Vénérés par les start-up, ces trois livres de science-fiction avaient prédit la réalité virtuelle

Assis dans une chambre d’hôtel de la Conurb, Case observe la dernière console de réalité virtuelle Ono-Sendaï. Elle est noire, mat, sans aspérité. Seul un mince câble s’en échappe pour la connecter au mur. L’ancien hacker ajuste son bandeau autour de sa tête, allume la console et se retrouve tout à coup dans une forêt de gratte-ciels.

Cette scène pourrait se dérouler aujourd’hui et ce casque s’appeler Oculus Rift.

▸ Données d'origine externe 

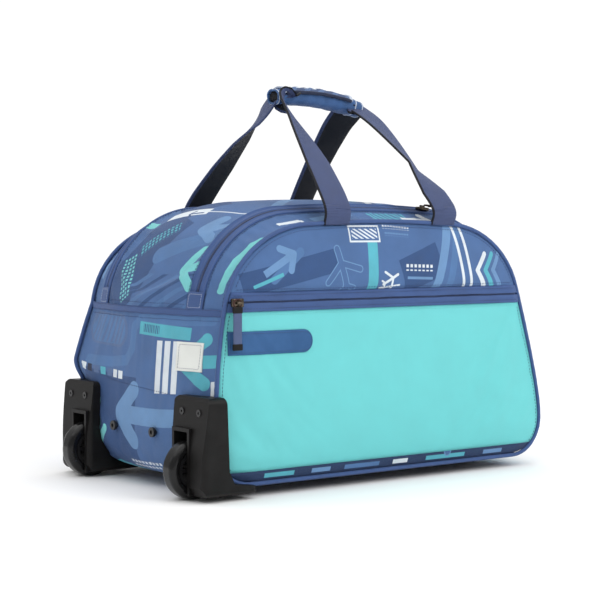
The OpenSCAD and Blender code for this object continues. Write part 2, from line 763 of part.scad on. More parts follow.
// Padded channel round both straps, open on top and notched where the legs leave it.
module grip_wrap() color(PRINT_BLUE)
    difference() {
        translate([carry_x - hand_half, 0, 0]) rotate([90, 0, 90]) linear_extrude(wrap_l)
            polygon(rounded(-wrap_t / 2, carry_z - wrap_t / 2, wrap_t / 2, carry_z + wrap_t / 2 - 3, 6));
        translate([carry_x - hand_half - 1, -wrap_t / 2 + wrap_wall, carry_z - wrap_t / 2 + wrap_wall])
            cube([wrap_l + 2, wrap_t - 2 * wrap_wall, wrap_t]);
        for (s = [-1, 1]) translate([carry_x + s * hand_half, 0, carry_z - wrap_t / 2])
            cube([2 * (top_web_w + 4), wrap_t + 2, wrap_t - 2], center = true);
    }

module wrap_flap() color(PRINT_BLUE)
    translate([carry_x - wrap_l / 2, -wrap_t / 2 - 1, carry_z + wrap_t / 2 - 3 + free_gap])
        cube([wrap_l, wrap_t, 2.4]);

front_wall();
front_upper_panel();
pocket_zip();
front_pocket_panel();
front_bottom_strip();
rear_panel();
front_gusset_strip();
front_main_zip();
top_centre_panel();
rear_main_zip();
rear_gusset_strip();
wheel_end_panel();
handle_end_panel();
bottom_panel();
front_piping();
rear_piping();
wheel_end_binding();
handle_end_binding();
zip_garages();
pocket_badge();
side_label();
base_board();
floor_pad();
skid_feet();
wheel_housing_front();
wheel_housing_rear();
housing_screws();
axle_front();
axle_rear();
hub_front();
hub_rear();
tyre_front();
tyre_rear();
tow_bracket();
bracket_bolts();
tow_dock();
outer_tube_front();
outer_tube_rear();
middle_tube_front();
middle_tube_rear();
middle_collars();
inner_tube_front();
inner_tube_rear();
inner_tube_plugs();
tow_grip();
release_button();
release_yoke();
button_spring();
pocket_slider();
pocket_pull();
front_slider();
front_pull();
rear_slider();
rear_pull();
front_strap_roots();
rear_strap_roots();
front_strap();
rear_strap();
grip_wrap();
wrap_flap();
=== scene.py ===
import math

import bmesh
import bpy
import numpy as np
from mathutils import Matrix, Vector
from mathutils.bvhtree import BVHTree


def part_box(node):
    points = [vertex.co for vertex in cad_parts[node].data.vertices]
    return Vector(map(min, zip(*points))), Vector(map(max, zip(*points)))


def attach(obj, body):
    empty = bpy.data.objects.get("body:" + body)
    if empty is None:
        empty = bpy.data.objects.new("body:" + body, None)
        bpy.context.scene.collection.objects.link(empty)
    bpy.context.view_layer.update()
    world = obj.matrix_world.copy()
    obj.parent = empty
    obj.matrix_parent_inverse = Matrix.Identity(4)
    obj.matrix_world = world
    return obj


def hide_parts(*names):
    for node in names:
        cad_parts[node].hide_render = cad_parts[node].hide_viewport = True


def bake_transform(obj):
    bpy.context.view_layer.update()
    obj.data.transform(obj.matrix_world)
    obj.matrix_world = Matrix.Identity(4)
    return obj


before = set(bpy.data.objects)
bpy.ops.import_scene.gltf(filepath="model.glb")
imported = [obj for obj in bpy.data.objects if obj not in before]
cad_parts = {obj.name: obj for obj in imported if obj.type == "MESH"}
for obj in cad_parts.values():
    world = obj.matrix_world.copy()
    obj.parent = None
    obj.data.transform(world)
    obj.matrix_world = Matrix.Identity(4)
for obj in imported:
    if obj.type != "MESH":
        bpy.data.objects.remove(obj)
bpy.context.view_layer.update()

MM = 0.001
X, Y, Z = np.eye(3)


# ---- sizes, from the frame ----
def low(node):
    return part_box(node)[0]


def high(node):
    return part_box(node)[1]


def middle(node):
    return (low(node) + high(node)) / 2


HALF_D = -low("front_wall").y
PIPING = -HALF_D - low("front_piping").y
WHEEL_END = low("front_piping").x + PIPING
HANDLE_END = high("front_piping").x - PIPING
FLOOR_GAP = low("front_piping").z + PIPING
SEAM_TOP = high("front_piping").z - PIPING
END_SEAM = high("wheel_end_panel").z
TOP_CROWN = high("top_centre_panel").z - SEAM_TOP
WHEEL_CROWN = WHEEL_END - low("wheel_end_panel").x
HANDLE_CROWN = high("handle_end_panel").x - HANDLE_END
FACE_BULGE = -HALF_D - low("front_pocket_panel").y
ZIP_IN = -high("front_main_zip").y
ZIP_OUT = -low("front_main_zip").y
ZIP_Y = (ZIP_IN + ZIP_OUT) / 2
POCKET_TOP = high("front_pocket_panel").z
BAND_TOP = low("front_upper_panel").z
STRIP_TOP = high("front_bottom_strip").z
BAND_Y = low("pocket_zip").y

# The outline's own curves, as the part has them.
CORNER_R = 42 * MM
SHOULDER_W = 115 * MM
SHOULDER_H = 100 * MM
LEAN = (11 * MM, 36 * MM)
SHOULDER_A = (10, 16)
TOP_ARC_R = 1.6

ARCH_X0 = WHEEL_END + LEAN[0]
ARCH_X1 = HANDLE_END - LEAN[1]
ARCH_FLAT = (ARCH_X1 - ARCH_X0) / 2 - SHOULDER_W
TOP_RISE = ARCH_FLAT**2 / (2 * TOP_ARC_R)
ARCH_Z = SEAM_TOP - TOP_RISE - SHOULDER_H


# ---- the bag's form ----
def arc(cx, cz, rx, rz, a0, a1, n):
    a = np.radians(np.linspace(a0, a1, n + 1))
    return np.stack([cx + rx * np.cos(a), cz + rz * np.sin(a)], 1)


def bend(p, q, r, n):
    t = np.linspace(0, 1, n + 1)[1:-1, None]
    return (1 - t) ** 2 * np.array(p) + 2 * t * (1 - t) * np.array(q) + t * t * np.array(r)


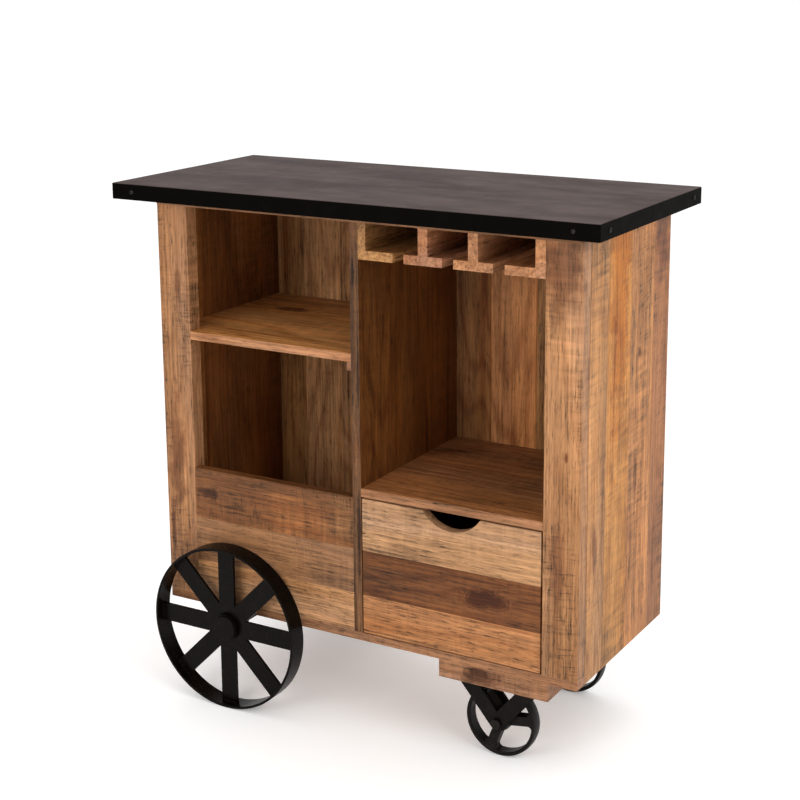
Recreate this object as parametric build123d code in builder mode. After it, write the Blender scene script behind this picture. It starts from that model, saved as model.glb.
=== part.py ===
"""Bar cart on wheels: a plank cabinet with a folded metal top, a stemware rack, a drawer and an
open bin, standing on two large spoked wheels at the left and two small casters at the right.

Frame: +X along the top towards the casters, +Y from the front to the back, +Z up.
The origin is on the floor, at the middle of the overall footprint. All sizes are in millimetres.
"""

from build123d import *
import math
import os

# ---------------------------------------------------------------- driving sizes
# Top
TOP_LENGTH = 890.0
TOP_DEPTH = 410.0
TOP_HEIGHT = 914.0
RIM_HEIGHT = 27.0
SHEET = 1.5
FOLD_RADIUS = 2.0
CORE_CLEARANCE = 0.5
FRONT_OVERHANG = 56.0
BACK_OVERHANG = 7.0
SIDE_OVERHANG = 49.0
RIM_SCREW_INSET_X = 42.0
RIM_SCREW_INSET_Y = 35.0

# Cabinet
BOTTOM_BOARD = 14.0
CARCASS_TOP = 14.0
SIDE_THICKNESS = 18.0
SIDE_PLANKS = (67.0, 90.0, 94.0, 68.0)
POST_WIDTH = 62.0
POST_DEPTH = 28.0
DIVIDER_THICKNESS = 16.0
DIVIDER_OFFSET = -2.7
BACK_THICKNESS = 16.0
BACK_PLANKS = (58.0, 78.0, 86.0, 78.0, 81.0, 70.0, 89.0, 82.0, 68.0, 66.0)
NARROWEST_PLANK = 30.0
GROOVE = 1.4
EDGE_ROUND = 1.6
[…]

Mais elle fut imaginée en 1984 par William Gibson dans son roman Neuromancien. Huit ans avant la naissance d’Internet et 32 ans avant la sortie de l’Oculus Rift, cet auteur de science-fiction posait les fondations de ce que serait aujourd’hui la réalité virtuelle. Une prédiction qui a fait de Gibson une icône dans les entreprises qui développent aujourd’hui des logiciels et des équipements de réalité virtuelle.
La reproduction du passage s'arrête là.